RAIN MEN: Though the expected heavy rains held off long to finish Tuesday's practice, the Bulldogs still worked in a misty drizzle and on saturated fields. Make that field, since only the artificial surface field is available for serious use after weeks of wet weather. "I didn't think it would be like this," Mullen mentioned as he left the practice area. It usually isn't, local reporters assured.

Weather or not, though, Mullen hewed to his policy of doing the day's work outdoors in all but the most threatening conditions. Only twice since he took over, in either spring or fall drills, have the Dogs gone inside the Palmeiro Center. That was when lightning was in the area. Otherwise his teams are going to go about their business no matter how messy.

"You know what it is? You've got to play in the rain, you have to play in the elements," Mullen said. "And I think there is a little bit of a confidence if you've practiced in it. There comes a confidence on game-day. If you've never been practicing and playing in it you get out there, your mental state can get to you; oh, the ball is wet, I haven't done this. Our guys are just used to practicing in the elements."

For the record though, the coach has taken the team indoors lately. But not for a real practice. "We did it Friday, for our walk-through," he said.

INJURY UPDATE: PK Sean Brauchle has not seen action since feeling a pop in the kicking leg early in the Georgia Tech game. The junior did not dress out this past Saturday for Houston, and as of now Mullen is not sure of his status. "He's coming. It's day-to-day still, I don't know if he'll be ready for this week or not. The neat thing is Sean is a tough k id, a hard worker, he wants to get out there. and the other positive is it's not a long recovery, it's not like he has to learn the whole gameplan. Just go kick the ball!"

That said, Mullen won't hesitate to use PK Derek DePasquale just as in the last game. "It was evident, I have confidence in Derek to do just what we would do with Sean."

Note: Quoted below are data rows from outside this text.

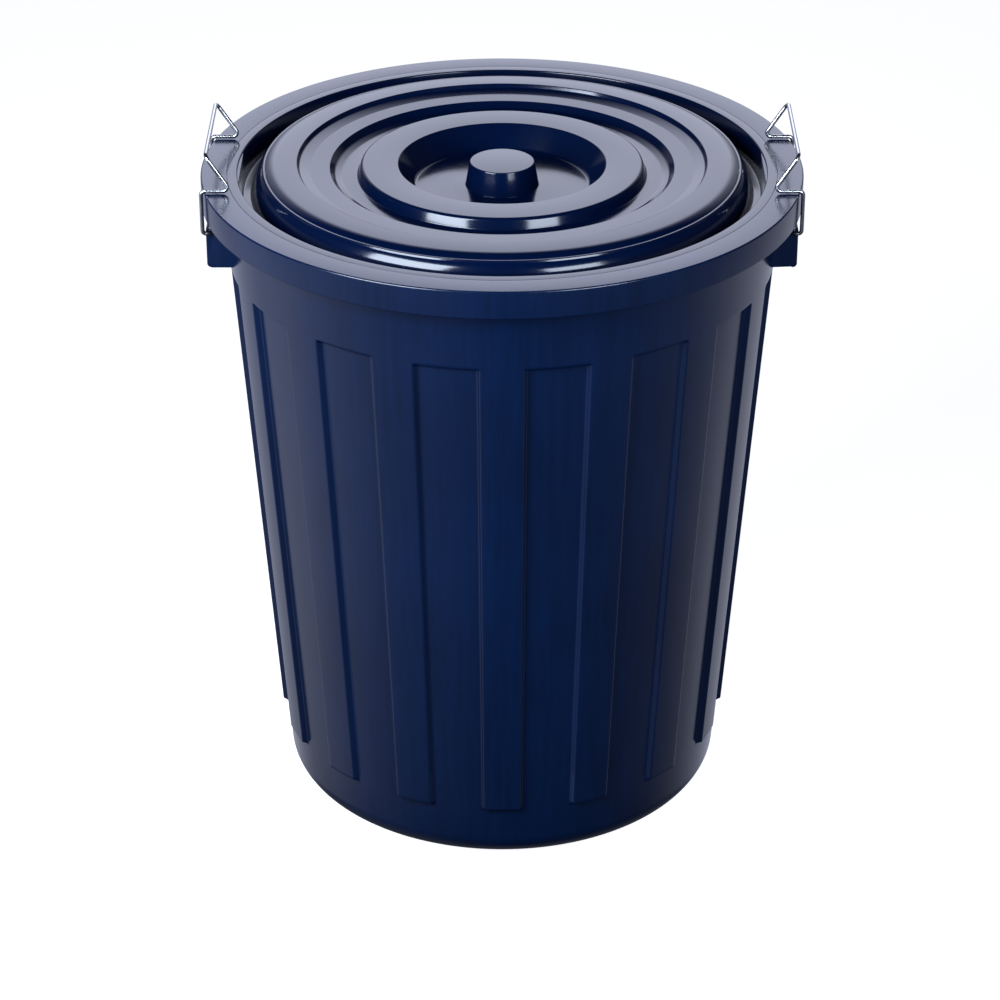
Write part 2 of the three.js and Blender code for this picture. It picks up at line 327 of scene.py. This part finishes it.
def shell_outline():
    """Closed outline of the moulded wall: outside from the base up, over the rim, and down inside."""
    skirt_inner = RIM_RADIUS - WALL
    skirt_end = RIM_TOP - SKIRT_DROP
    rim_under = RIM_TOP - WALL
    seat = RIM_TOP - SEAT_DEPTH
    seat_under = seat - SEAT_THICKNESS
    brace_end = seat_under - SEAT_BRACE
    floor = FOOT_HEIGHT + WALL
    corners = [
        (0, FOOT_HEIGHT, 0),
        (FOOT_RADIUS - FOOT_STEP, FOOT_HEIGHT, FOOT_ROUND),
        (FOOT_RADIUS, 0, FOOT_ROUND),
        (floor_radius(0), 0, BASE_CORNER),
        (floor_radius(PANEL_FOOT - SUPPORT), PANEL_FOOT - SUPPORT, 0),
        (floor_radius(PANEL_FOOT), PANEL_FOOT, 0),
        *((wall_radius(z), z, 0) for z in OUTER_ROWS),
        (wall_radius(rim_under), rim_under, RIM_ROOT_ROUND),
        (skirt_inner, rim_under, RIM_ROOT_ROUND),
        (skirt_inner, skirt_end, SKIRT_EDGE_ROUND),
        (RIM_RADIUS, skirt_end, SKIRT_EDGE_ROUND),
        (RIM_RADIUS, RIM_TOP, RIM_ROUND),
        (SEAT_RADIUS, RIM_TOP, 0.2 * MM),
        (SEAT_RADIUS, seat, 0.3 * MM),
        (SEAT_INNER, seat, 0.8 * MM),
        (SEAT_INNER, seat_under, 1 * MM),
        (inner_radius(brace_end), brace_end, SEAT_BRACE_ROUND),
        *((inner_radius(z), z, 0) for z in reversed(INNER_ROWS)),
        (inner_floor_radius(PANEL_FOOT + WALL), PANEL_FOOT + WALL, 0),
        (inner_floor_radius(PANEL_FOOT), PANEL_FOOT, 0),
        (inner_floor_radius(floor), floor, BASE_CORNER - WALL),
        (FOOT_RADIUS, floor, FOOT_ROUND),
        (0, floor, 0),
    ]
    return round_outline(corners)


def columns_from_stripe(vertex):
    """How many spin steps a vertex lies from the middle of the nearest raised stripe."""
    pitch = TURN_STEPS // PANEL_COUNT
    column = round(math.degrees(math.atan2(vertex.co.y, vertex.co.x)) * TURN_STEPS / 360) % pitch
    return min(column, pitch - column)


def sink_row(piece, z, radius, first_column):
    """Draws one row of wall vertices in to the panel floor, between the raised stripes."""
    def in_panel(vertex):
        return (
            abs(vertex.co.z - z) < SAME_POINT
            and abs(vertex.co.xy.length - radius) < ON_WALL
            and columns_from_stripe(vertex) >= first_column
        )

    pick(piece, "verts", in_panel)
    shrink = (radius - PANEL_DEPTH) / radius
    bpy.ops.transform.resize(value=(shrink, shrink, 1), center_override=(0, 0, z))


def is_panel_edge(edge):
    """The crisp edges round the sunken panels and at the feet of the stripes, on the outside."""
    if len(edge.link_faces) != 2 or edge.calc_face_angle() < math.radians(CRISP_ANGLE):
        return False
    middle = (edge.verts[0].co + edge.verts[1].co) / 2
    inside_foot = middle.z > PANEL_FOOT - MM
    inside_top = middle.z < PANEL_TOP + MM
    outside = middle.xy.length > floor_radius(middle.z) - MM
    return inside_foot and inside_top and outside


def mould_shell():
    """The turned wall with its panels sunk, outside and inside, and their edges rounded."""
    piece = turn_outline("drum_shell", shell_outline(), TURN_STEPS)
    raised = STRIPE_STEPS // 2
    for z in OUTER_ROWS[:SUNK_ROWS]:
        sink_row(piece, z, wall_radius(z), raised + 1)
    for z in INNER_ROWS[:SUNK_ROWS]:
        sink_row(piece, z, inner_radius(z), raised)
    pick(piece, "edges", is_panel_edge)
    bpy.ops.mesh.bevel(offset=EDGE_ROUND, segments=3, affect="EDGES", clamp_overlap=True)
    outward_normals()
    return finish_piece(piece, SHELL_SMOOTH)


# ---------------------------------------------------------------- lid

def lid_underside():
    """The top's corners moved one wall down into the plastic."""
    corners = []
    for i in range(1, len(LID_TOP)):
        here = Vector(LID_TOP[i][:2])
        before = (here - Vector(LID_TOP[i - 1][:2])).normalized()
        ahead = Vector(LID_TOP[i + 1][:2]) - here if i + 1 < len(LID_TOP) else Vector((-1, 0))
        ahead.normalize()
        normal = Vector((-before.y - ahead.y, before.x + ahead.x)).normalized()
        reach = WALL / abs(normal.dot(Vector((-before.y, before.x))))
        radius = max(here.x + normal.x * reach, 0)
        corners.append((radius, here.y + normal.y * reach, LID_UNDER_ROUND))
    corners[0] = (corners[0][0], -LID_FLANGE, LID_UNDER_ROUND)
    corners[-1] = (0, corners[-1][1], 0)
    return corners


def mould_lid():
    """The lid from the middle of its underside out to its edge and back over the top."""
    edge = (LID_RADIUS, -LID_FLANGE, LID_EDGE_ROUND)
    corners = [*reversed(lid_underside()), edge, *LID_TOP]
    lifted = [(r, z + RIM_TOP, rounding) for r, z, rounding in corners]
    piece = turn_outline("lid_shell", round_outline(lifted), LID_STEPS)
    return finish_piece(piece, SHELL_SMOOTH)


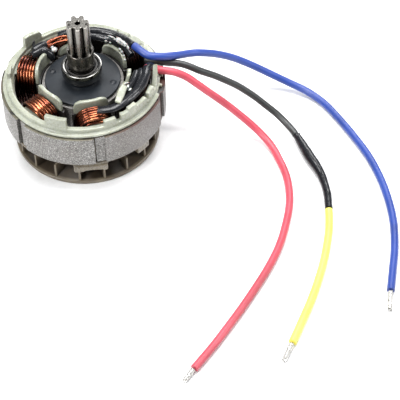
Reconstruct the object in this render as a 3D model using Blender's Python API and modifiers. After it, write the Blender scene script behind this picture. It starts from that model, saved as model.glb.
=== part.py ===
"""Small brushless motor: a wound stator, a rotor with pinion and fan, and three leads.

The motor stands on its fan with the shaft along +Z and the origin on the shaft's axis.
Angles are in degrees around +Z from +X.  Lengths are in metres.
"""
import math

import bmesh
import bpy
from mathutils import Matrix, Vector

MM = 0.001
GAP = 0.3 * MM
RING_STEPS = 48

# Stator stack
TEETH = 6
FIRST_TOOTH = 37.3
STACK_BOTTOM = 12.2 * MM
STACK_TOP = 23.2 * MM
STACK_R = 26.5 * MM
YOKE_IN_R = 22.0 * MM
BORE_R = 13.6 * MM
SHOE_R = 15.1 * MM
SHOE_HALF_ANGLE = 25.0
TOOTH_WIDTH = 6.4 * MM
KEYWAY_WIDTH = 3.5 * MM
KEYWAY_DEPTH = 0.8 * MM

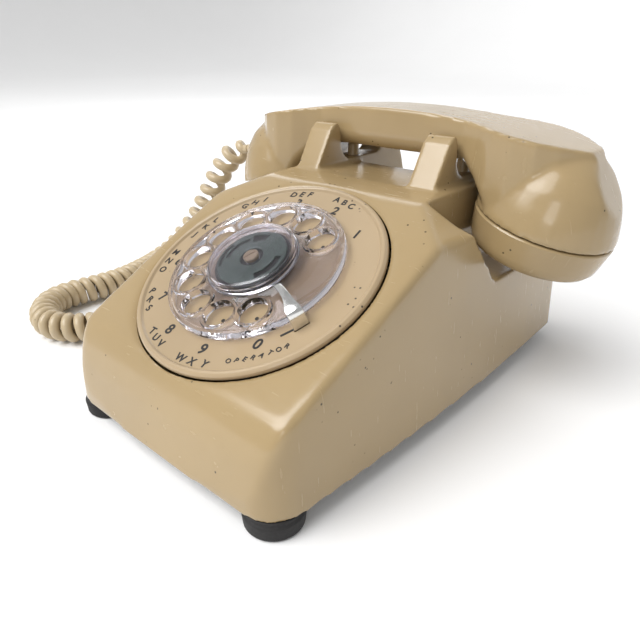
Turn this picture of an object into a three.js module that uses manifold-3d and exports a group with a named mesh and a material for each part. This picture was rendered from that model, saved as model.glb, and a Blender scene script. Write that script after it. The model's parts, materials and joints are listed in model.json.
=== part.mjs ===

S Wade Bonner spent a day hospitalized to have an infected elbow treated. He was not working today as planned, while getting more treatment for continued swelling in the joint. "He said he felt great," reported Mullen, who expects Bonner to be ready for Middle Tennessee. DT Charles Burns (knee) remains questionable for this game after missing the Houston game. FS Zach Smith (concussion) is still day-to-day but certainly seems preparing to play this week. "He's played a bunch of football, he's a student of the game, he's out here getting the mental reps and doing all the different stuff," Mullen said. "So if he's ready we can throw him in there."